I do also think the gf is being very selfish not accepting the fact that she's part of a couple and compromises have to be made especially at times like this.
Hope this soon gets sorted so that you're not left fretting over it until the day itself.
ReadyMeals
Us being vegetarian I actually found it easier to let the children go elsewhere for Xmas themselves as I don't really even want the smell of turkey in the house. They used to come just before or just after Xmas instead. Now I do have my daughter on alternate Xmas but book them into hotel where they have their Xmas dinner. What I'm saying is unless you feel really upset not to share Xmas day with your son , it might work out better to just let them do her family but perhaps suggest they fit you into a couple of days in the following week before NYE. I dunno if it's just a case of age but in a way not having to do anything at Xmas works well for me.
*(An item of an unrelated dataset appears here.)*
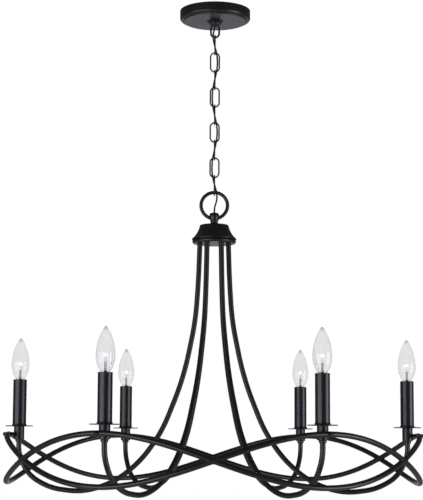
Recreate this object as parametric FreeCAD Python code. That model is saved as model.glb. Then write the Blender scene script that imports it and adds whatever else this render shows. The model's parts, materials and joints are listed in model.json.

Might be different if I was on my own...
.
Fancy not wanting your family in your home because of the house might smell of turkey!!!
Beyond belief.
.
i am happy to have christmas on my own as i am not really into christmas, i tell my son each year to go to his sister in laws with his family as they have 4 kids and my son has one and they love all being together, my daughter in law only has her dad left and he goes to, they are all happy for me to join them, and my mum wanted me to come to her as she is on her own, but at 62 i feel that i can do what i prefer, might seem selfish to some people but my son and his family being happy is important to me, i am not close to my mum, i am the only adult child that still talks to her. please do what you think is right for you and your son.
You say in your heart of hearts that he would rather be with the gf,so abide by that and invite them to come another time.Do you get on with the gf? Perhaps send little gifts for Christmas.